Why We Need Autism Awareness Month

No one has been able to avoid the fact that April is Autism Awareness Month. This is true worldwide, as well-known celebrities and organizations show ...

Apr 11, 2015

No one has been able to avoid the fact that April is Autism Awareness Month. This is true worldwide, as well-known celebrities and organizations show their support for the cause. Often, this comes in the form of a speech, a donation or a growing presence of the color blue. The omnipresence of Autism Awareness Month extends to our campus. Reminders that it is and will continue to be Autism Awareness Month range from near-constant posts on the Student Portal to the blue filters over the campus’ main lights. Throughout the month, there have been initiatives to get students engaged with the community touched by Autism Spectrum Disorder in Abu Dhabi. As part of the team designing NYU Abu Dhabi’s Autism Education Month, I can tell you that the inescapable presence of awareness is intentional. Visible even from the highway as someone heads towards Saadiyat, it’s clear that NYUAD is making some statement about autism. The logical follow-up question seems to be, is making a statement enough?

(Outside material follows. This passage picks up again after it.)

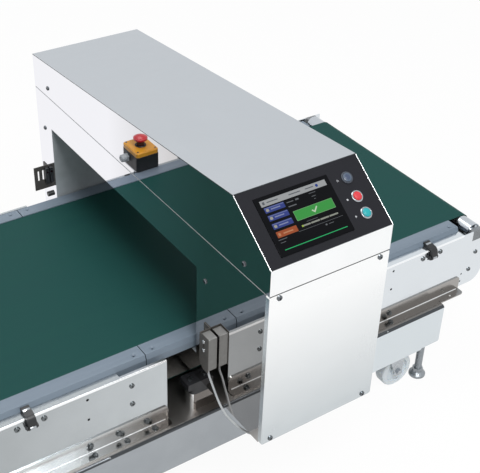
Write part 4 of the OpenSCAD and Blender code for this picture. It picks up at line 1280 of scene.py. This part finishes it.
# How far a lit field goes into what it lies on, in millimetres, so that no gap shows
SUNK = 0.05


@dataclass(frozen=True)
class LitFields:
    """A group of lit fields on the display, which is one piece.

    A box is a field's left, right, lower and upper edge on the panel. The layer says how many fields
    lie below, and the corner is the radius of a field's corners.
    """

    piece: str
    finish: str
    colour: str
    glow: float
    boxes: Sequence[Box]
    layer: int = 0
    corner: float = 0.8

    def build(self, floor: float, height: float, place: Matrix) -> None:
        """Lays the fields on a panel.

        Args:
            floor: the height of the glass over the panel.
            height: the height of a field.
            place: the turn and shift from the panel's frame to the object's.
        """
        fields = Form()
        low = floor + self.layer * height
        for x0, x1, s0, s1 in self.boxes:
            radius = min(self.corner, (x1 - x0) / 2.5, (s1 - s0) / 2.5)
            fields.plate(rounded(x0, x1, s0, s1, radius, 3), low - SUNK, low + height, place)
        finish = LitDisplay(self.finish, self.colour, self.glow)
        fields.piece(self.piece, finish, STATIC_BODY, "display_glass")


@dataclass
class OperatorPanel:
    """The film-covered fascia in the hood's slope, with its display and three push buttons.

    Places on it are millimetres across the head and up the slope.
    """

    foot: Triple = (0.0, -515.0, 793.0)
    slope: float = 36.104
    glass_top: float = 1.5
    field_height: float = 0.12
    title: Box = (-106.5, 51.0, 121.5, 134.0)
    title_marks: Sequence[Box] = (
        (-102, -97, 125, 131), (-92, -66, 127, 129), (-40, -12, 127, 129), (0, 20, 127, 129),
    )
    spot: tuple[float, ...] = (28.0, 127.6, 3.2)
    keys: Sequence[Box] = ((-104, -57.5, 107.5, 119), (-104, -57.5, 90.3, 102), (-104, -57.5, 72.5, 84.5))
    stop_key: Box = (-104.0, -56.0, 54.5, 67.0)
    status: Box = (-48.5, 45.5, 73.0, 94.0)
    status_rim: float = 0.9
    bar: Box = (-45.0, 45.0, 59.0, 62.2)
    bar_parts: int = 4
    bar_gap: float = 1.6
    level: Box = (-102.5, 48.5, 28.0, 29.6)
    rules: Sequence[Box] = (
        (-57, 51, 52.4, 53), (-52, -36, 113.6, 115.2), (-31, -23, 113.2, 116.4), (-52, -33, 104.4, 106.4),
        (3, 19, 116.4, 117.4), (6, 16, 109, 110.2), (9, 13, 103.4, 104.4), (-106, -86, 49.6, 50.8),
        (-104, -92, 43.6, 44.6), (-30, -4, 66, 66.8), (5, 9, 45.4, 48.6), (13, 25, 46.4, 47.4),
    )
    tick: Sequence[tuple[float, float]] = (
        (-7.5, -0.4), (-5.4, 1.6), (-1.6, -2.2), (6.6, 6.0), (8.6, 4.0), (-1.6, -6.2),
    )
    buttons: tuple[tuple[float, float], ...] = ((102, 122), (103, 79), (104, 41))
    collar_reach: float = 22.0
    lens: Sequence[tuple[float, float]] = (
        (0, 0.7), (3.2, 0.6), (5.6, 0.3), (6.6, -0.2), (6.6, -0.6), (0, -0.6),
    )
    sign_x: float = 79.0
    ring: tuple[float, float] = (1.7, 2.4)
    print_height: tuple[float, float] = (-0.02, 0.06)

    def place(self) -> Matrix:
        """The turn and shift from the panel's own frame to the object's."""
        return Matrix.Translation(Vector(self.foot)) @ Matrix.Rotation(math.radians(self.slope), 4, "X")

    def build(self) -> None:
        """Dresses the panel and lays out its display, its signs and its buttons."""
        soften_all((("panel_fascia", 0.6), ("display_glass", 0.5), ("display_module", 0.6)))
        for fields in self._keys():
            fields.build(self.glass_top, self.field_height, self.place())
        self._tick()
        for fields in self._bars():
            fields.build(self.glass_top, self.field_height, self.place())
        self._spot()
        self._signs()
        self._collars()
        self._lenses()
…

The backlash against Autism Awareness Month is not new and, in many respects, nothing special in light of the criticism that many awareness campaigns receive. The go-to argument from bashers of awareness efforts is an attack on their very definition. Awareness is a vague, intangible concept which sits somewhere between revelation and education. Many use its ambiguous nature to find fault with awareness initiatives, saying that raising awareness offers organizations positive attention without providing any services to help those affected by the problem at hand. Awareness is likened to the lazy man’s social activism. Furthermore, it is commonly said that awareness campaigns can actually be detrimental to a cause because they lead people to participate in an awareness-raising activity, say, wearing blue for a day, and feel that they’ve played their part. This is a common criticism of Autism Speaks, the most prominent organization dedicated to autism awareness and the leader of the global Light it Up Blue campaign.

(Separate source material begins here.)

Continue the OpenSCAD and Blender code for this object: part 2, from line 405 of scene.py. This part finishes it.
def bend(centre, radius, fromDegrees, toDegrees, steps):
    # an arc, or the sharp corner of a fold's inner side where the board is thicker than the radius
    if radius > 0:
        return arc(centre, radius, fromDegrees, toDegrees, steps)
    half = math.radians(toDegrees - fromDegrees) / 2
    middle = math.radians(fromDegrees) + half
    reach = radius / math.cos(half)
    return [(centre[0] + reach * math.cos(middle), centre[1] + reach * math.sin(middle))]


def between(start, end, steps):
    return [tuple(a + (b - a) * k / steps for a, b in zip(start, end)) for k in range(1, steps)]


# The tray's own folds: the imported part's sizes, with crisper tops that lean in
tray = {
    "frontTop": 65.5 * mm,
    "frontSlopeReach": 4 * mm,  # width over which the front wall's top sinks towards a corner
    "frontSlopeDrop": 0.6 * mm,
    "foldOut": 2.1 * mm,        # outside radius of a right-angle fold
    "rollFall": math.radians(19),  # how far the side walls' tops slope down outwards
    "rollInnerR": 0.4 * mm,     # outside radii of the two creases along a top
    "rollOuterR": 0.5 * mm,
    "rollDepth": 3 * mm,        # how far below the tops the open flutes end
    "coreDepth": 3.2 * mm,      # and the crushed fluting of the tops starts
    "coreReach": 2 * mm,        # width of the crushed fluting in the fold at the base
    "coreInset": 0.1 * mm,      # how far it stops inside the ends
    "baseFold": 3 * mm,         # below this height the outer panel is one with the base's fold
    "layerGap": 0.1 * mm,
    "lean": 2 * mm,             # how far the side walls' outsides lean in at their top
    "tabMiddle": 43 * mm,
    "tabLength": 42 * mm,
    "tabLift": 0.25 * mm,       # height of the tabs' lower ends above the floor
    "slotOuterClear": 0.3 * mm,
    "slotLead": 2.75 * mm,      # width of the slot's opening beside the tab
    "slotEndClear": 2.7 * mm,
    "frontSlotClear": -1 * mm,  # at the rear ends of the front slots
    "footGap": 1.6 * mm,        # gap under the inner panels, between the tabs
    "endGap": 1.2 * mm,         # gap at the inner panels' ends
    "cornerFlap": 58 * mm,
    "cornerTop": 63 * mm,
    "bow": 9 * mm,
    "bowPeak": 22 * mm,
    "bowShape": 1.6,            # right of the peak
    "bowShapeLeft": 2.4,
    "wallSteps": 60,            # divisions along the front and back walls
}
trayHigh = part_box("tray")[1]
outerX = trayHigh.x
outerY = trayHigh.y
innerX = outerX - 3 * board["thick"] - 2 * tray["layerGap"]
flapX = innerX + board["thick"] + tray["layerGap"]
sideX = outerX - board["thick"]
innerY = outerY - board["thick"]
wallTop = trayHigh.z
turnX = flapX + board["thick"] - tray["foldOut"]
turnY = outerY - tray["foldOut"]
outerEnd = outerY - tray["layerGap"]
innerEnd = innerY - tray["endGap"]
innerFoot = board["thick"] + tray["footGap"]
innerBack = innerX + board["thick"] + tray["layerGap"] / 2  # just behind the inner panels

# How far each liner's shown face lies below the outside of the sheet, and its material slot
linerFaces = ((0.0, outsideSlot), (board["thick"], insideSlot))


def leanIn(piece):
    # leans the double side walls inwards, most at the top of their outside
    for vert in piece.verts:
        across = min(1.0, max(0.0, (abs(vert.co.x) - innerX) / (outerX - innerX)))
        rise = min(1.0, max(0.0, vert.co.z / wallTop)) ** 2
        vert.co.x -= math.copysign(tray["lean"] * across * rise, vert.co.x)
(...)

My goal is not to defend Autism Speaks, an organization that promotes a wide range of beliefs about autism spectrum disorder, some of which I do endorse, some of which I do not endorse. Neither is my goal to tell you about autism or its perception in the UAE, though freshman Siba Siddique’s article is definitely worth a read on that topic. I am simply arguing for the sake of awareness campaigns worldwide.
I believe that, rather than belittling the building of awareness because of its vague nature, we should appreciate that the strength of awareness lies in its dynamism. Awareness campaigns come in many forms, and it is true that some may stop at simply getting the name of the cause into the public and encouraging conversation on it. Even in this case, awareness efforts are worthwhile. If a thousand people are exposed to a cause and only 20 are really moved by what they learn, that small population of motivated individuals turns into a group of powerful allies. They can enact incredible changes that they never would have been motivated to make without initial exposure, even if their exposure was spurred by simply wondering why everyone has been wearing blue lately. Alternatively, those touched by awareness campaigns may change their mindset about a cause or take up a volunteer job. There is value added to the community and no harm done.
Beyond simply increasing public exposure to a cause, it is worth noting that awareness campaigns don’t usually stop at the superficial, such as telling people to wear this color or use that hashtag. These are just the methods employed to get people excited about the cause, push them to dig deeper and sustain engagement with it for a longer amount of time. Awareness campaigns do not, however, ignore the educational aspect of their definition. In fact, they tend to enhance their awareness-raising activities with key information about the cause and how to contribute. For our on-campus celebration of World Autism Awareness Day, we had snacks and small gifts to get people to attend the event, but there was no way we’d let them leave without pushing information on Autism Spectrum Disorder and ways to volunteer on them.
Awareness campaigns are carried out by people who really care about the cause, who want to make a tangible difference in society. For this reason, awareness campaigns are usually accompanied by initiatives to make an active difference in the community. Throughout April, there have been rife examples of resources being offered around the globe to populations affected by autism. These range from seminars and workshops for parents to autism-friendly plays for children. These types of initiatives increase in quantity each year as awareness of autism rises. Hyatt Capital Gate hotel was the first building to turn blue for Autism Awareness Month in Abu Dhabi. Hyatt also has a month of activities designed to benefit the populations most affected by autism in the UAE, children and parents, some with NYUAD students as volunteers. On campus, it was exciting to turn the lights blue and fun to hand out awareness bands, but these acts’ main purpose was to create a starting point, giving context to value-driven events throughout the month like conferences and talks.
As someone whose volunteer, internship, academic major and potential career path have been motivated by what I’ve learned from awareness campaigns, I cannot thank the global push for awareness enough. I feel compelled, then, to defend the commonly criticized efforts that I believe offer an immense amount of value to a community and a basis for which many causes gain their potential to progress. Many awareness campaigns go far beyond awareness by trying to change circumstances for the population for which they advocate. Even when awareness stops at education, this exposure can offer individuals a chance to take matters into their own hands. While awareness efforts can appear shallow at first, we must remember not to judge a campaign by its color.